:: WORK REQUIRED ::
Set down, exactly as written, only the lines starting with the one that holds "climb_middle = in_section(glass_radius" and ending with the one that holds "before = set(bpy.data.objects)".

:: SUPPLIED MATERIAL ::
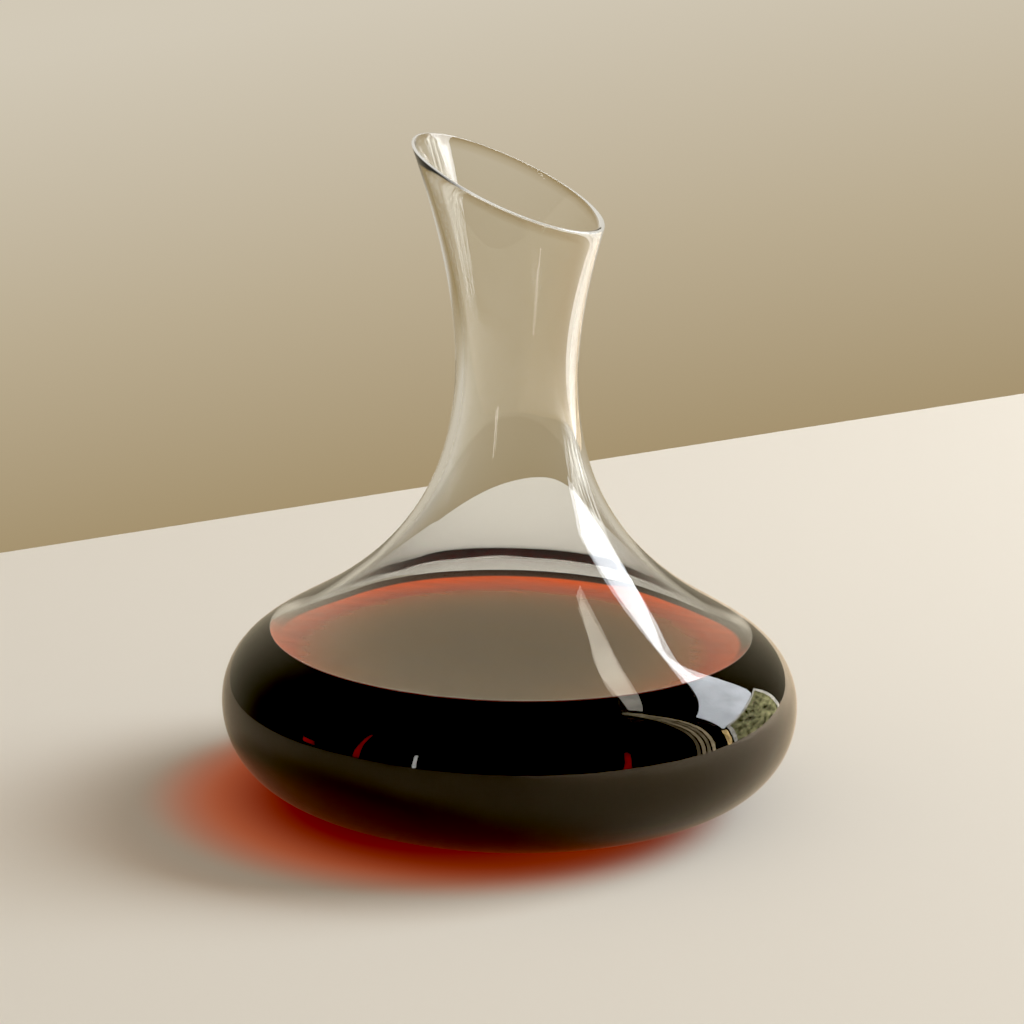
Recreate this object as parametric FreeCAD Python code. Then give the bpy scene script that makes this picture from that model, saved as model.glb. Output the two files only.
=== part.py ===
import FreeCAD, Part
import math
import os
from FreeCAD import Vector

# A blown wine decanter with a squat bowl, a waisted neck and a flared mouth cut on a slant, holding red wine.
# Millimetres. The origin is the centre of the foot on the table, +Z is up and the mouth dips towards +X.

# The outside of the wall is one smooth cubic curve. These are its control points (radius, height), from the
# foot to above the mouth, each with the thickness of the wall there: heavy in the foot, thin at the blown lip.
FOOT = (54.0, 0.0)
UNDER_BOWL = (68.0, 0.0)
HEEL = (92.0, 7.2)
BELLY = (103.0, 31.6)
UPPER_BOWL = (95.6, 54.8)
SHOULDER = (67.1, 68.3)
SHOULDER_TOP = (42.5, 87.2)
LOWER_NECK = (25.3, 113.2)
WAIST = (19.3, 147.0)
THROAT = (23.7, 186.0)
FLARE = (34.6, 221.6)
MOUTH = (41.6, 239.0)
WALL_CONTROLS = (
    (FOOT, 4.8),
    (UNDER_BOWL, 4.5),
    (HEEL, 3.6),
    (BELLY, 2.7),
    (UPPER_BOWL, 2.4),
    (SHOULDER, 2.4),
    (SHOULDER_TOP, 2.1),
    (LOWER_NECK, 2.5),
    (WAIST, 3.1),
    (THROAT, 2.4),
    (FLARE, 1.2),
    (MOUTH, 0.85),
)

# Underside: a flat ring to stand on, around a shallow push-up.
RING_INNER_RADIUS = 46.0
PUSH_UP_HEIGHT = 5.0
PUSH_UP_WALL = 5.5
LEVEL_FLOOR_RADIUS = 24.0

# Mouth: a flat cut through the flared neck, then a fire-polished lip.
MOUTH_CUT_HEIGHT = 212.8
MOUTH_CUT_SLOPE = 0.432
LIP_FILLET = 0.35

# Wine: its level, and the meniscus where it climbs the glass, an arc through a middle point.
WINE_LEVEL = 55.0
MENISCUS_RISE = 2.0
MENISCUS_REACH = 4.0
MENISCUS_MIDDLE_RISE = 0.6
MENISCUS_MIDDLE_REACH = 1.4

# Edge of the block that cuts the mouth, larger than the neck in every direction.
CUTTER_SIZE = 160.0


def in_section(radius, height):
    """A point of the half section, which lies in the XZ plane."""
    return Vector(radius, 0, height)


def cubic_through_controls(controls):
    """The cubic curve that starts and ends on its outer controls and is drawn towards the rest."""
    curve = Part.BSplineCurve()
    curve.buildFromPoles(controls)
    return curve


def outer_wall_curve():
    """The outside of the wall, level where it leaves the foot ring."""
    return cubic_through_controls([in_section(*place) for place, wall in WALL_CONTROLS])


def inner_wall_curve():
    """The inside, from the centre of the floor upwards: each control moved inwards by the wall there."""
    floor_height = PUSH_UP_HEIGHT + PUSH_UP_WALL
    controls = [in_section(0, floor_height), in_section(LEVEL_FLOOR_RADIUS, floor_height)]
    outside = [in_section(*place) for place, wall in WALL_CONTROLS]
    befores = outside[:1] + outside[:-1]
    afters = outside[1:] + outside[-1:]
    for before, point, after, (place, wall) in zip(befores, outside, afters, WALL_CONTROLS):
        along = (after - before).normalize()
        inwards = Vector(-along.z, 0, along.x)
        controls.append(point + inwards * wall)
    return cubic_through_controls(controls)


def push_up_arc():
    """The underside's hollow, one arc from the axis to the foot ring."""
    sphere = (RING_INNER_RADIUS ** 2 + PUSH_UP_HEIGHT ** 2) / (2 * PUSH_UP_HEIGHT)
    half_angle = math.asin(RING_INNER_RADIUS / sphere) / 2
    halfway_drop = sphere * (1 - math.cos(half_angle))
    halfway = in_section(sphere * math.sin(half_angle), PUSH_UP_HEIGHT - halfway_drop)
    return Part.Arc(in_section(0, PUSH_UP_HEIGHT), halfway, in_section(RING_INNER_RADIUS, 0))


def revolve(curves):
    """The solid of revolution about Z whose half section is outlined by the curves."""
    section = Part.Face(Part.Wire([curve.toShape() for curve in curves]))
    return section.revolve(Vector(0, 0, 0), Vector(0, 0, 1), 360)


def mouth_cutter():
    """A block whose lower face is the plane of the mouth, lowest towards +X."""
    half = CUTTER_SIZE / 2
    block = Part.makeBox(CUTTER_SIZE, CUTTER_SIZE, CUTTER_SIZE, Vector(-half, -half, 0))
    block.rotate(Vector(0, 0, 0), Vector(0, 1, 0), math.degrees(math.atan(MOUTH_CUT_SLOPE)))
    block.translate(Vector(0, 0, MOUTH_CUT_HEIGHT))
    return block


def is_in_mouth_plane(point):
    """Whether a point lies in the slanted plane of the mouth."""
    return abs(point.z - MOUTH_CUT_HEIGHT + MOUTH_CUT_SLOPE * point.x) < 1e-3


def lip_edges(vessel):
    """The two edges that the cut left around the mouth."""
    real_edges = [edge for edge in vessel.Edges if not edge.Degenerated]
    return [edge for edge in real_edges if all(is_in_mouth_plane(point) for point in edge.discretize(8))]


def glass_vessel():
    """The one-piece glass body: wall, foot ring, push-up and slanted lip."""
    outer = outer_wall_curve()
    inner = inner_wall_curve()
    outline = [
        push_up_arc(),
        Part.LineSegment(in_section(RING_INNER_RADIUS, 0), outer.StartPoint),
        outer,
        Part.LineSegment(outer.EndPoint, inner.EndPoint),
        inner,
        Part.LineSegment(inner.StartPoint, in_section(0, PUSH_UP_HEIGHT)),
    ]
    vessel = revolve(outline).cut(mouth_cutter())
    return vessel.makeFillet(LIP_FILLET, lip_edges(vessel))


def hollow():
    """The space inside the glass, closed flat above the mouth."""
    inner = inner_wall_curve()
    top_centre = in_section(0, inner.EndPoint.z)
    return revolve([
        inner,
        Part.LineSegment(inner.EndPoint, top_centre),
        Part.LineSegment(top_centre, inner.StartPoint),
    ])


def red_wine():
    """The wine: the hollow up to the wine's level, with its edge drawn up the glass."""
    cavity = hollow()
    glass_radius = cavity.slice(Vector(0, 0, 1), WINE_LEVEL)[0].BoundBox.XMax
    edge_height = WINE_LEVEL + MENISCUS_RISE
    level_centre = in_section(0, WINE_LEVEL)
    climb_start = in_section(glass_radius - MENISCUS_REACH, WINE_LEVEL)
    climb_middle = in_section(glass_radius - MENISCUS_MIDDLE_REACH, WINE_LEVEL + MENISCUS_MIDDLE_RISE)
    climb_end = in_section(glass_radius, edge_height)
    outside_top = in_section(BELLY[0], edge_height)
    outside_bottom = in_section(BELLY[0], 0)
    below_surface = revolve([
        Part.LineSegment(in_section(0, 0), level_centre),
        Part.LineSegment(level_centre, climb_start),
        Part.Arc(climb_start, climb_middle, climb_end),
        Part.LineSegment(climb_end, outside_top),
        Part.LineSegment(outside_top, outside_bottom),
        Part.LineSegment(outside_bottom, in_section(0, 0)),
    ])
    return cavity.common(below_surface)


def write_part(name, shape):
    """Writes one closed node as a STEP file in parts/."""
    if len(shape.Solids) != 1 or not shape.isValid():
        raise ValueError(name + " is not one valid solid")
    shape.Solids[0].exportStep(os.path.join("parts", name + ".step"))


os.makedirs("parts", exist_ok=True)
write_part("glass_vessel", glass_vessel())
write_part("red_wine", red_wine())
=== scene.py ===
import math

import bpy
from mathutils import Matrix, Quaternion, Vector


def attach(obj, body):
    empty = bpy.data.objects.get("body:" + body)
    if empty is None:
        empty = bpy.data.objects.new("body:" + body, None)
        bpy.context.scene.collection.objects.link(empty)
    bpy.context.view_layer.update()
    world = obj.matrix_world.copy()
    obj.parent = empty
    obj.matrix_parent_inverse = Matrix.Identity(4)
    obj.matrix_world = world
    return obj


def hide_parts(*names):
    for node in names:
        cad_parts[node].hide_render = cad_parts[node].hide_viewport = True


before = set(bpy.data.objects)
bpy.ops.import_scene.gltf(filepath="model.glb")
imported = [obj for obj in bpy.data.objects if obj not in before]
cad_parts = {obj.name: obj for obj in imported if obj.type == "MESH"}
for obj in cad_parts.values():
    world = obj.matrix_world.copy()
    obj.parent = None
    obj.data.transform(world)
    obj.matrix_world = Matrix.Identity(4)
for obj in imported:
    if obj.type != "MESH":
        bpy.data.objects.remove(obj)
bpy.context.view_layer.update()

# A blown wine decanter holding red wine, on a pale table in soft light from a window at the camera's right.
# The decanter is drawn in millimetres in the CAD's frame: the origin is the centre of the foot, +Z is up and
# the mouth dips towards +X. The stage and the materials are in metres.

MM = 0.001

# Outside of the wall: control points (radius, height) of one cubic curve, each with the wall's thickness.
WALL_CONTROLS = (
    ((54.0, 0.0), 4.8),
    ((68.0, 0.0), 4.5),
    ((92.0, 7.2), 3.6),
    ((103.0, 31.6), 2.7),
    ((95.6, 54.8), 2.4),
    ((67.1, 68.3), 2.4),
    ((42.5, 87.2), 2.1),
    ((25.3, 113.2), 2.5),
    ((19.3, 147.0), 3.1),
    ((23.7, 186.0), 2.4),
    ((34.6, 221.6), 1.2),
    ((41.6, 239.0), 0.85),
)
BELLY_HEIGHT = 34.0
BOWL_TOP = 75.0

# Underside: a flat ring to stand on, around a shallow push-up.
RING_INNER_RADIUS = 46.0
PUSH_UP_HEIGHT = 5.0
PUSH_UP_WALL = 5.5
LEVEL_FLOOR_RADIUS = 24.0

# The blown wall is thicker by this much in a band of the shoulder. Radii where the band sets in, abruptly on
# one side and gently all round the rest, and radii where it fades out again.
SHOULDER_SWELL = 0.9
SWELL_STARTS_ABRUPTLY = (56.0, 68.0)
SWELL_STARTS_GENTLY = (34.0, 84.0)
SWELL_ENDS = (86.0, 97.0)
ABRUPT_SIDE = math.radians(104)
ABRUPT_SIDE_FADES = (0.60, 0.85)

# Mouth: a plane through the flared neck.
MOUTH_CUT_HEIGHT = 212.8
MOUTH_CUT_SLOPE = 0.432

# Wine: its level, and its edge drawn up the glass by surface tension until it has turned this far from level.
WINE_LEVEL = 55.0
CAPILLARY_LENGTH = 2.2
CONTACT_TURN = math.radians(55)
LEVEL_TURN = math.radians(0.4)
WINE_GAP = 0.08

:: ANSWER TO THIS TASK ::
    climb_middle = in_section(glass_radius - MENISCUS_MIDDLE_REACH, WINE_LEVEL + MENISCUS_MIDDLE_RISE)
    climb_end = in_section(glass_radius, edge_height)
    outside_top = in_section(BELLY[0], edge_height)
    outside_bottom = in_section(BELLY[0], 0)
    below_surface = revolve([
        Part.LineSegment(in_section(0, 0), level_centre),
        Part.LineSegment(level_centre, climb_start),
        Part.Arc(climb_start, climb_middle, climb_end),
        Part.LineSegment(climb_end, outside_top),
        Part.LineSegment(outside_top, outside_bottom),
        Part.LineSegment(outside_bottom, in_section(0, 0)),
    ])
    return cavity.common(below_surface)


def write_part(name, shape):
    """Writes one closed node as a STEP file in parts/."""
    if len(shape.Solids) != 1 or not shape.isValid():
        raise ValueError(name + " is not one valid solid")
    shape.Solids[0].exportStep(os.path.join("parts", name + ".step"))


os.makedirs("parts", exist_ok=True)
write_part("glass_vessel", glass_vessel())
write_part("red_wine", red_wine())
=== scene.py ===
import math

import bpy
from mathutils import Matrix, Quaternion, Vector


def attach(obj, body):
    empty = bpy.data.objects.get("body:" + body)
    if empty is None:
        empty = bpy.data.objects.new("body:" + body, None)
        bpy.context.scene.collection.objects.link(empty)
    bpy.context.view_layer.update()
    world = obj.matrix_world.copy()
    obj.parent = empty
    obj.matrix_parent_inverse = Matrix.Identity(4)
    obj.matrix_world = world
    return obj


def hide_parts(*names):
    for node in names:
        cad_parts[node].hide_render = cad_parts[node].hide_viewport = True


before = set(bpy.data.objects)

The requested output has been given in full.